The Black Rock Desert, Oregon, And The Backcountry Discovery Trail

By Chris Collard, Photography by Chris Collard

Previously, our Border-to-Border crew slopped through mud near Mono Lake, explored the California ghost town of Bodie, and ventured into the Smoke Creek Desert. This month they push north through western Nevada and Oregon.

Mile 1126, N40"40'23, Guru Road, Nevada: Two slabs of igneous rock were neatly positioned along the edge of the road, their vertical faces hand-inscribed, possibly by stone tools. The first proclaimed, "Destination Unknown," the next one, "A Story With No Beginning and No End." Every ten feet or so there was another, each bearing a contemplative pearl of wisdom-or at least whatever was on the sculptor's mind at the time. We were on Guru Road somewhere in northeastern Nevada, a short dirt track meandering through a literal museum of contemporary reflection. It was a bit ironic, though. While we knew our destination (the 49th parallel at the Canadian border), we had no idea through which of the 2,000 miles along the U.S.-Canada demarcation we would pass. And as for a story with no beginning, we started at the Mexican border, of course. But that was more than a thousand miles ago. We had another thousand to go and not a clue as to where our route would take us in between. That was the beauty of a trek like ours: A couple weeks off work, a few good maps, and the rest was a blank slate.

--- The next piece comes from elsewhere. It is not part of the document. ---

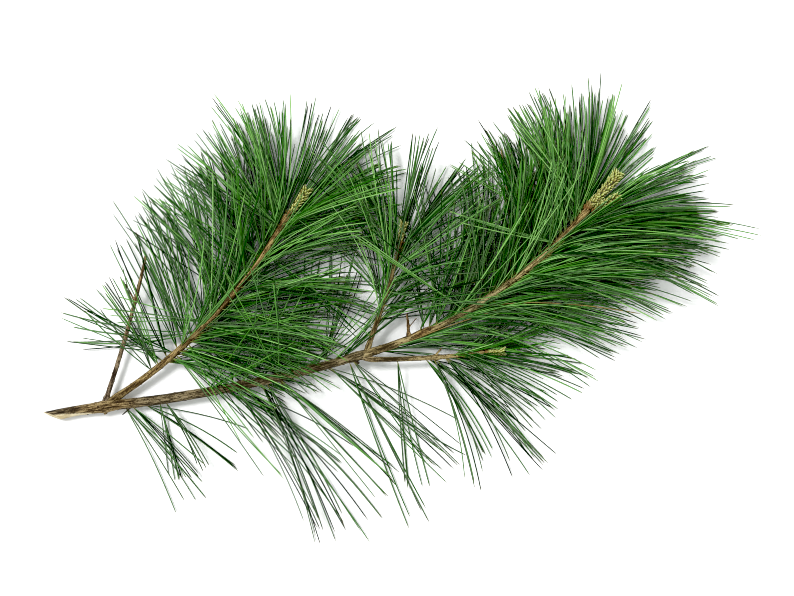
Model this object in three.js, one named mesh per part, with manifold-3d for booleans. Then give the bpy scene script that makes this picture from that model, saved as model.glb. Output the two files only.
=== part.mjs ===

To the north lay the pool-table-flat expanses of the Black Rock Playa, its fissured and desiccated skin stretching out like a sea of alabaster. In the distance the great Black Rock rose above the desert, casting its inverted shadow across a vast and shallow lake at its base. The decaying remnants of an 1800s buckboard wagon and the weather-faded tracks of the Applegate-Lassen Emigrant Trail lay between the two-this was our target for the night. Turning on SPOT, which had been tracking our progress since we left Mexico, we nosed our borrowed Jeep Overland JK onto the dry lake.